Yella now knows she made the right decision to leave. She is
going to escape from her town in the eastern part of Germany and
go to the richer prospects to Hanover in the western part. Still
shaken by her brush with death, Yella goes to a new town where
she has been offered a high-paying accounting job. Now it is her
luck that is going sour. The job turns out to be a fraud and she
is just being used. Just when things look bleak she runs into
Philipp (Devid Striesow). Philipp is himself a sort of financial
wheeler-dealer who treads a narrow line between honesty and
dishonesty. Expecting to just to use Yella as a distraction for
the other side in negotiations he discovers that Yella can be
more valuable for her mind than for her body. But Yella herself
can be a dangerous ally. Does she want Philipp or does she want
what she can take him for? And what will she do about Ben, who
has followed her to her new town?
The characters in YELLA are a little cold to American tastes.

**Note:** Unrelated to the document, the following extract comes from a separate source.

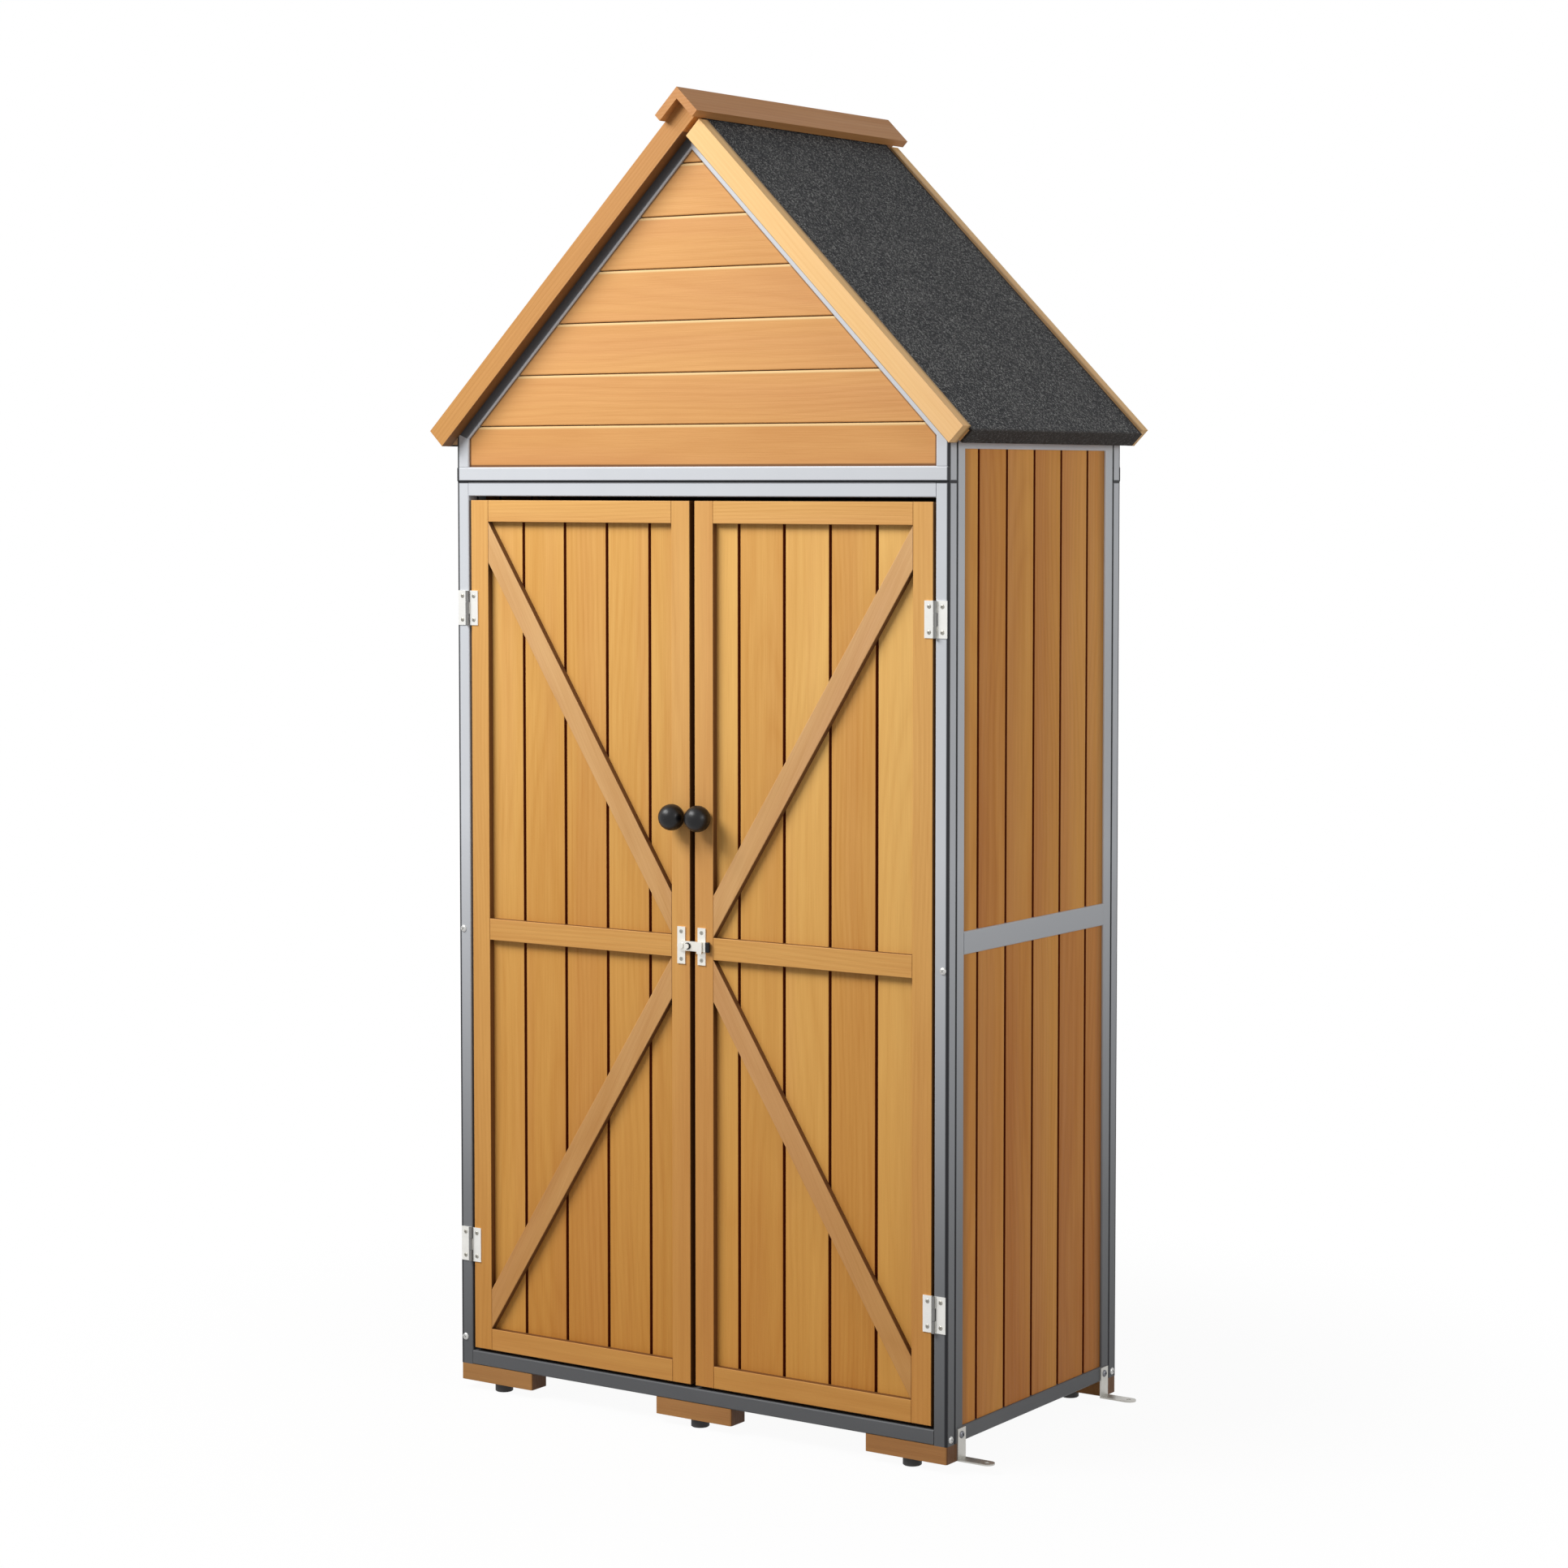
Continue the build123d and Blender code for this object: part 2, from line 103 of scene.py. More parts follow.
def ramp(tree, value, start, end, low, high=1.0, **settings):
    feeds = {"Value": value, "From Min": start, "From Max": end, "To Min": low, "To Max": high}
    return place(tree, "ShaderNodeMapRange", feeds, **settings).outputs[0]


def blendColours(tree, amount, first, second, kind="MIX"):
    feeds = {"Factor": amount, "A": first, "B": second}
    return shownSocket(place(tree, "ShaderNodeMix", feeds, data_type="RGBA", blend_type=kind).outputs)


def noise(tree, vector, scale, detail=2.0, roughness=0.5):
    scaled = vectors(tree, "MULTIPLY", vector, scale)
    feeds = {"Vector": scaled, "Scale": 1.0, "Detail": detail, "Roughness": roughness}
    return place(tree, "ShaderNodeTexNoise", feeds)


def addSockets(tree, direction, kinds):
    for name, kind in kinds.items():
        tree.interface.new_socket(name, in_out=direction, socket_type="NodeSocket" + kind)


def srgb(red, green, blue):
    def linear(value):
        share = value / 255
        return share / 12.92 if share <= 0.04045 else ((share + 0.055) / 1.055) ** 2.4

    return (linear(red), linear(green), linear(blue), 1.0)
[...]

There are a number of reasons why this may be true. Part of it
may be a cultural difference between how Germans portray Germans
on the screen and how Americans portray Americans. Part may be
because of the specific situation in the film. In addition, much
of the plot is about financial dealings. While everybody is
fascinated with money, somehow it is a subject that does not do
well on the screen. Alan J. Pakula's 1981 film ROLLOVER comes
really close to being financial science fiction and a stock-
market-based thriller and it is about as thrilling as anyone
could make incidents whose impact is shown by numbers on the
screen. It is as hard to make finance exciting in a movie as it
is to make Pilgrims erotic. It just does not work. But if the
finance is not interesting, the metaphysical and fantasy-tinged
margins of this story compensate. Petzold creates prominent
contrasts in the film. The film contrasts what has become of the
old East Germany with the west of Germany. It bounces back and
forth from stifling business offices to frequent interludes with
nature with birds, trees, and especially water. There are
recurrent images of water as a symbol of death and of rebirth.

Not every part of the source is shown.